An Exploration of Serverless Architectures for Information Retrieval
Matt Crane, Jimmy Lin
ICTIR 2017, to appear, 2017
Quantization in Append-Only Collections
Salman Mohammed, Matt Crane, Jimmy Lin
ICTIR 2017, to appear, 2017
An Exploration of Approaches to Integrating Neural Reranking Models in Multi-Stage Ranking Architectures
Zhucheng Tu, Matt Crane, Royal Sequiera, Junchen Zhang, Jimmy Lin
NeuIR Workshop @ SIGIR 2017, published as arXiv:1707.08275, 2017
The Lucene for Information Access and Retrieval Research (LIARR) Workshop at SIGIR 2017
Leif Azzopardi, Matt Crane, Hui Fang, Grant Ingersoll, Jimmy Lin, Yashar Moshfeghi, Harrisen Scells, Peilin Yang, Guido Zuccon
SIGIR 2017, pages 1429–1430, 2017
Efficient and Effective Tail Latency Minimization in Multi-Stage Retrieval Systems
Joel Mackenzie, J. Shane Culpepper, Roi Blanco, Matt Crane, Charles L. A. Clarke, Jimmy Lin
A Comparison of Document-at-a-Time and Score-at-a-Time Processing
Matt Crane, J. Shane Culpepper, Jimmy Lin, Joel Mackenzie, Andrew Trotman
WSDM 2017, pages 201–210, 2017
Rank-at-a-Time Query Processing
Ahmed Elbagoury, Matt Crane, Jimmy Lin
ICTIR 2016, pages 229–232, 2016
Toward Reproducible Baselines: The Open-Source IR Reproducibility Challenge
Jimmy Lin, Matt Crane, Andrew Trotman, Jamie Callan, Ishan Chattopadhyaya, John Foley, Grant Ingersoll, Craig Macdonald, Sebastiano Vigna
ECIR 2016, pages 408–420, 2016
Improved Indexing & Search Throughput
PhD Thesis, 2016
Report on the SIGIR 2015 Workshop on Reproducibility, Inexplicability, and Generalizability of Results (RIGOR)
Jaime Arguello, Matt Crane, Fernando Diaz, Jimmy Lin, Andrew Trotman
ACM SIGIR Forum 49 (2), pages 107–116, 2015
Collision Resolution in Hash Tables for Vocabulary Accumulation During Parallel Indexing
Matt Crane, Andrew Trotman
ADCS 2015, pages 1–4, 2015
Improving Throughput of a Pipeline Model Indexer
Matt Crane, Andrew Trotman, David Eyers
ADCS 2015, 5–8, 2015
Malformed UTF-8 and Spam
Matt Crane, Andrew Trotman, Richard O'Keefe
ADCS 2013, pages 101–104, 2013
Managing Short Postings Lists
Andrew Trotman, Xiang-Fei Jia, Matt Crane
ADCS 2013, pages 113–116, 2013
Maintaining Discriminatory Power in Quantized Indexes
Matt Crane, Andrew Trotman, Richard O'Keefe
CIKM 2013, pages 1221–1224, 2013
Diversified Relevance Feedback
SIGIR 2013, page 1142, 2013
Posters & Presentations
Designing a Hash Function for Information Retrieval
Presentation for the Computer Science and Information Science Seminars (July 2014)
Pipes, Trees & Hash
Presentation for the Otago Computer Science Systems Group Seminar (May 2014)
Effects of Spam Removal on Search Engine Efficiency and Effectiveness
Presentation for ADCS2012
Diversification in Information Retrieval
Presentation for Otago Computer Science Postgraduate Symposium 2012
The Cold-Start Problem in Collaborative Filtering
Presentation for Otago Computer Science Postgraduate Symposium 2010
Information Processing & Management (Elsevier)
Information Retrieval Journal (Springer)
Transactions on Information Systems (ACM)
ICTIR2017 — 3rd ACM International Conference on the Theory of Information Retrieval
ADCS2016 — 21st Australasian Document Computing Symposium
ADCS2015 — 20th Australasian Document Computing Symposium
ADCS2014 — 19th Australasian Document Computing Symposium
Teaching & Job History
Instructor — University of Waterloo
- CS241: Foundations of Sequential Programming [Fall 2016]
Lab Demonstrator — University of Otago
A lab demonstrator has similar responsibilities to a teaching-assistant, helping students with their practical lab work.
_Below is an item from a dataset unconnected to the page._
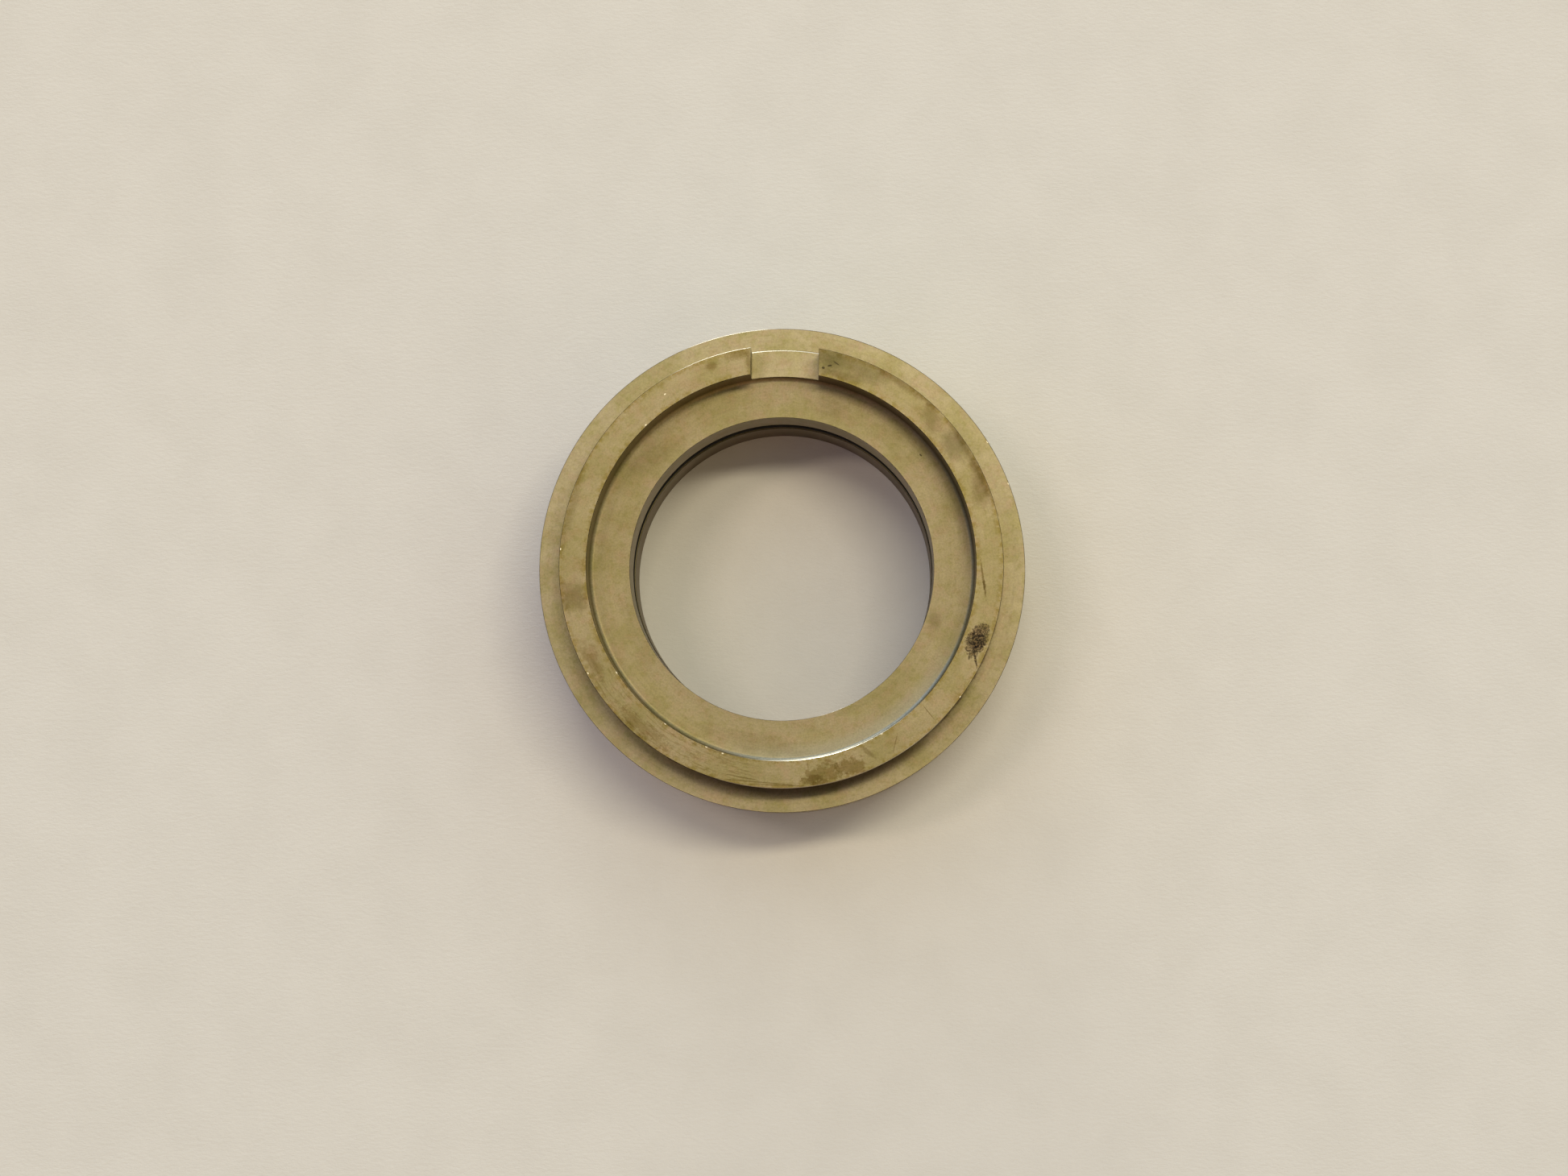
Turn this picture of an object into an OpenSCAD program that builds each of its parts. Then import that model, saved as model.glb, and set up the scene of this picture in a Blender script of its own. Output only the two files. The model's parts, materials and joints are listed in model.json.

This demonstrating was undertaken while studying for both MSc (COMP150) and PhD (COSC241, COSC242, COSC244).
- COMP150: Practical Programming (in Python) 
- COSC241: Programming and Problem Solving [2013, 2014, 2015]
- COSC242: Algorithms and Data Structures [2014, 2015]
- COSC244: Data Communications, Networks and the Internet [2014, 2015]
Assistant Research Fellow — University of Otago
Tasked with investigating the areas within the indexing process that the rest of the system were waiting on, and analysing these areas.
Research Assistant — University of Otago
A research assistant is typically employed on a short-term contract in order to assist staff members with an ongoing research project. I have been involved in two of these:
Relevance and Readability 
Working on incorporating readability metrics into a search engine to re-rank results in order to return readable as well as relevant results. Involved working on a large
C++ codebase (ATIRE) worked on by multiple people. Undertaken simultaneously with MSc study.
Collaborative Filtering Improvement [2008–2009]
Working on improving the predictions made by implementing high level algorithms for my collaborative filtering system I developed as part of my honours degree project.
I have been heavily involved in the development of the ATIRE search engine. ATIRE is a research search engine written in
C++ and has been demonstrated to be fast at both indexing and searching.
I wrote the memcached exporter for the Prometheus monitoring system. This has since been incorporated as a project under the Prometheus Github organization.
I did the majority of the background running and checking of scripts for the Reproducibility Challenge.
As mainly a learning exercise, I designed and built a community site for the game Hearthstone. The site allowed players to install a client which would upload game logs to a server. These logs would then be parsed to provide an accurate play-by-play web-viewable version of the game. During this exercise I learnt a lot about the Docker and Amazon AWS eco-systems, as well as modern front-end development suites such as React.js.